BEGIN ENTRIES SUPPLIED
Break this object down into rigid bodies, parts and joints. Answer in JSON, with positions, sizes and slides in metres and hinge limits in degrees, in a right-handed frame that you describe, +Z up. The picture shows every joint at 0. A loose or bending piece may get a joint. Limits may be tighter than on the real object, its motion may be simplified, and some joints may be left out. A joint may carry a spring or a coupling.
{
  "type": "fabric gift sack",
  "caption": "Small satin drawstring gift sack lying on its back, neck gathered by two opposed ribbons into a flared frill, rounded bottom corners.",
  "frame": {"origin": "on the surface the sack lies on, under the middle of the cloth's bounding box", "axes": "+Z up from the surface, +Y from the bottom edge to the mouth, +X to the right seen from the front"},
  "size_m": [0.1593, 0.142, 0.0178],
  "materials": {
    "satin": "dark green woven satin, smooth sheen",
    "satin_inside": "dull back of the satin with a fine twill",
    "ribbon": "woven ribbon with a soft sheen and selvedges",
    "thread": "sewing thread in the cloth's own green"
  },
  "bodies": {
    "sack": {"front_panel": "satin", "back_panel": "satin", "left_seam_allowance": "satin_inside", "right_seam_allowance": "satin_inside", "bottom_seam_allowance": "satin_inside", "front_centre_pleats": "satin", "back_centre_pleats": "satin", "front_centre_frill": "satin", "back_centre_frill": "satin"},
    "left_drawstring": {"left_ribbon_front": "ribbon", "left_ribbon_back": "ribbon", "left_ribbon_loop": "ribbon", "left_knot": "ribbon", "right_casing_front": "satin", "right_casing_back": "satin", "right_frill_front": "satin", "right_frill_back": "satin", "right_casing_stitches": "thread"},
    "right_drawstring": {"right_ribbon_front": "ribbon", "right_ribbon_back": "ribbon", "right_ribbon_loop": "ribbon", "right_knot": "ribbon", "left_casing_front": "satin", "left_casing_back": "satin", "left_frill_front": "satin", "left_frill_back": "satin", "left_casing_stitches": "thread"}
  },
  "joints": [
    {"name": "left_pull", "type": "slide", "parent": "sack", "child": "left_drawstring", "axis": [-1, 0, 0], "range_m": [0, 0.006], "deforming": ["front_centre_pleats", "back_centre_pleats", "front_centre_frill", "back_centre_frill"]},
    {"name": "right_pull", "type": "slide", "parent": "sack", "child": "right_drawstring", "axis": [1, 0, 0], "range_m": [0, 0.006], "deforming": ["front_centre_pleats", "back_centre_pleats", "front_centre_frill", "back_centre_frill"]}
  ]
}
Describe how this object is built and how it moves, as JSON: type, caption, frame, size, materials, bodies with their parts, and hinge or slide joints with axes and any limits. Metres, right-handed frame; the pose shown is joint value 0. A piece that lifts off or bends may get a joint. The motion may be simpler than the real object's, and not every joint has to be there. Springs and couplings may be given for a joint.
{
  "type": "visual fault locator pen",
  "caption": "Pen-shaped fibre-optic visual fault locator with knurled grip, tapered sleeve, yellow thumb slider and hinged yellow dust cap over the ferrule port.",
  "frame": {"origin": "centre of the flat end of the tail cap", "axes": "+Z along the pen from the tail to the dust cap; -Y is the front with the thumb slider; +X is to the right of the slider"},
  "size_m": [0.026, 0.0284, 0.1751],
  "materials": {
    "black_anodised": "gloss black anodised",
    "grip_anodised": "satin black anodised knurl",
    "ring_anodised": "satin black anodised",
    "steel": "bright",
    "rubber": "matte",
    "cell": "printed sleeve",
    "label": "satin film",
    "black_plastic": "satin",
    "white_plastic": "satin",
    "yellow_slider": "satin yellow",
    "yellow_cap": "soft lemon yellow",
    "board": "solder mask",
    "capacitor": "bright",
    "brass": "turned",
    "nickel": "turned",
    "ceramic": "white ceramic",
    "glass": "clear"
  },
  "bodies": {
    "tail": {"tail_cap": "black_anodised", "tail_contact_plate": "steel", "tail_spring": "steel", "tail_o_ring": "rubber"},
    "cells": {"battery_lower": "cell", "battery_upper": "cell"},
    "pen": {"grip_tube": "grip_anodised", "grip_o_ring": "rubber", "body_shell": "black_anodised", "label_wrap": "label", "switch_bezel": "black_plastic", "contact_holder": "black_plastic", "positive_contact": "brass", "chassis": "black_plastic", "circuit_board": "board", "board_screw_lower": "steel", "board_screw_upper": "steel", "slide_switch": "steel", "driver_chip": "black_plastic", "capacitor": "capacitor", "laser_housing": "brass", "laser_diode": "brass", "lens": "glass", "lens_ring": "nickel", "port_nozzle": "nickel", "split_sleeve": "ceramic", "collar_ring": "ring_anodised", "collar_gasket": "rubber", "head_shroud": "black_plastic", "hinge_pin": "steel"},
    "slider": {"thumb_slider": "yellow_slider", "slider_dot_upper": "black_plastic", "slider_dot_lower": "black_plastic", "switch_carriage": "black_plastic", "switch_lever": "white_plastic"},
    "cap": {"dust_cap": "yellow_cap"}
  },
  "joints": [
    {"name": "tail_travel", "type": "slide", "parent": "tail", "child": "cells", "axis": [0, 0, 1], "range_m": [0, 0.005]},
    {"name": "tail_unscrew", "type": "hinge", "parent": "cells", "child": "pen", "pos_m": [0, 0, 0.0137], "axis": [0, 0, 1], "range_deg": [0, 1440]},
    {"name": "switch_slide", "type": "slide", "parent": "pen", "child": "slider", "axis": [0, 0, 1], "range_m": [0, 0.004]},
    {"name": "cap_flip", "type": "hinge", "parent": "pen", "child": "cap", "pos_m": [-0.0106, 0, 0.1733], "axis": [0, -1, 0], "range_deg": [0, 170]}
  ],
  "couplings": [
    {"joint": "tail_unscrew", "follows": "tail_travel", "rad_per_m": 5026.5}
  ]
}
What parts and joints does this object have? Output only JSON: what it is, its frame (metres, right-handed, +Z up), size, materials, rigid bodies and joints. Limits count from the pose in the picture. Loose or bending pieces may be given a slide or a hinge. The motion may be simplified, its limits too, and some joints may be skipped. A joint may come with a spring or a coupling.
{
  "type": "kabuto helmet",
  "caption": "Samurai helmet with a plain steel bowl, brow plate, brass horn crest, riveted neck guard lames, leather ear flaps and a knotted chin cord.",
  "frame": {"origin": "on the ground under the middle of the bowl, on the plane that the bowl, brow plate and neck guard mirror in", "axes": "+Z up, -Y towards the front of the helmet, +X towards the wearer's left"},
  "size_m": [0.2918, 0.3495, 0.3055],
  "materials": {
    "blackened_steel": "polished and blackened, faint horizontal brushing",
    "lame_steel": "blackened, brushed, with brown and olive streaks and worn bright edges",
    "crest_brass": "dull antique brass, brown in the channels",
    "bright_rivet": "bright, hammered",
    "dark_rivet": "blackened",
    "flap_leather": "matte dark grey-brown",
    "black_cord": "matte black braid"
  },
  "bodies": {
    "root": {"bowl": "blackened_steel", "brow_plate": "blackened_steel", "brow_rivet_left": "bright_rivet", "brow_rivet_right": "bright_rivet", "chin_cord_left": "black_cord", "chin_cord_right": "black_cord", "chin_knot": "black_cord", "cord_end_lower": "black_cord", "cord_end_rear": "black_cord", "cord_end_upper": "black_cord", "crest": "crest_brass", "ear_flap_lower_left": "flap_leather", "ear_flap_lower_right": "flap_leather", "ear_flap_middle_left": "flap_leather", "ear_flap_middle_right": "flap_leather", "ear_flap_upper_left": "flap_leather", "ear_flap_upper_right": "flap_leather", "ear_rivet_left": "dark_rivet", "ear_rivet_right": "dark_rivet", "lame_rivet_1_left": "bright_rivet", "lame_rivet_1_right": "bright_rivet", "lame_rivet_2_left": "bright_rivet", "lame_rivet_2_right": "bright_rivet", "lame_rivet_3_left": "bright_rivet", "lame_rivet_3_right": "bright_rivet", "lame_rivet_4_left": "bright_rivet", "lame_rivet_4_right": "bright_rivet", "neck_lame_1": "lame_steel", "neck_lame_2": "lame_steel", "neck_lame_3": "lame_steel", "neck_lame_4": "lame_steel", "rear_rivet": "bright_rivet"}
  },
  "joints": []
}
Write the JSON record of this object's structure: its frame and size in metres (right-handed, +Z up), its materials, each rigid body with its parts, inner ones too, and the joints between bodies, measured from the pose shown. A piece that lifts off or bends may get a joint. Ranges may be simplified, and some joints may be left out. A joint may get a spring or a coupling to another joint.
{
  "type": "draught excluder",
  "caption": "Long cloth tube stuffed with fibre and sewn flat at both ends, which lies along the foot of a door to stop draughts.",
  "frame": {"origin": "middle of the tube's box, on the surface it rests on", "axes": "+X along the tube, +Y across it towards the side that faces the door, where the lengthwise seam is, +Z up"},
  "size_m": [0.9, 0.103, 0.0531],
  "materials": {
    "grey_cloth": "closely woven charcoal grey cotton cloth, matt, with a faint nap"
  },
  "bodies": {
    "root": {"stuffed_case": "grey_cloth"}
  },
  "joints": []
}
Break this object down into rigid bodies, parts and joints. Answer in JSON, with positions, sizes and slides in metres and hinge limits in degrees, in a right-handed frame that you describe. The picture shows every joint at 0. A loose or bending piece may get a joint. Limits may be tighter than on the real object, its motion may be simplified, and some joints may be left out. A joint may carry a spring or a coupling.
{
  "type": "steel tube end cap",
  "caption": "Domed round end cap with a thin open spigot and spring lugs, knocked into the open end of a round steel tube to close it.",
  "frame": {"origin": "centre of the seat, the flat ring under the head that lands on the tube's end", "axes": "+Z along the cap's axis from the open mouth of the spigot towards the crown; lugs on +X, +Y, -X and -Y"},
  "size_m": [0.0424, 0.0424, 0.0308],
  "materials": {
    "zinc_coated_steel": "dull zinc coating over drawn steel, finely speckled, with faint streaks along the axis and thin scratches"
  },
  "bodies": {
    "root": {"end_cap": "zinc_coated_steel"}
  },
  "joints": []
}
END ENTRIES SUPPLIED
**EXERCISE BRIEF:**
Repeat exactly the lines starting at the line with "that you describe." and ending with the final line of the entries. Include nothing else.

**WRITTEN RESPONSE:**
Break this object down into rigid bodies, parts and joints. Answer in JSON, with positions, sizes and slides in metres and hinge limits in degrees, in a right-handed frame that you describe. The picture shows every joint at 0. A loose or bending piece may get a joint. Limits may be tighter than on the real object, its motion may be simplified, and some joints may be left out. A joint may carry a spring or a coupling.
{
  "type": "steel tube end cap",
  "caption": "Domed round end cap with a thin open spigot and spring lugs, knocked into the open end of a round steel tube to close it.",
  "frame": {"origin": "centre of the seat, the flat ring under the head that lands on the tube's end", "axes": "+Z along the cap's axis from the open mouth of the spigot towards the crown; lugs on +X, +Y, -X and -Y"},
  "size_m": [0.0424, 0.0424, 0.0308],
  "materials": {
    "zinc_coated_steel": "dull zinc coating over drawn steel, finely speckled, with faint streaks along the axis and thin scratches"
  },
  "bodies": {
    "root": {"end_cap": "zinc_coated_steel"}
  },
  "joints": []
}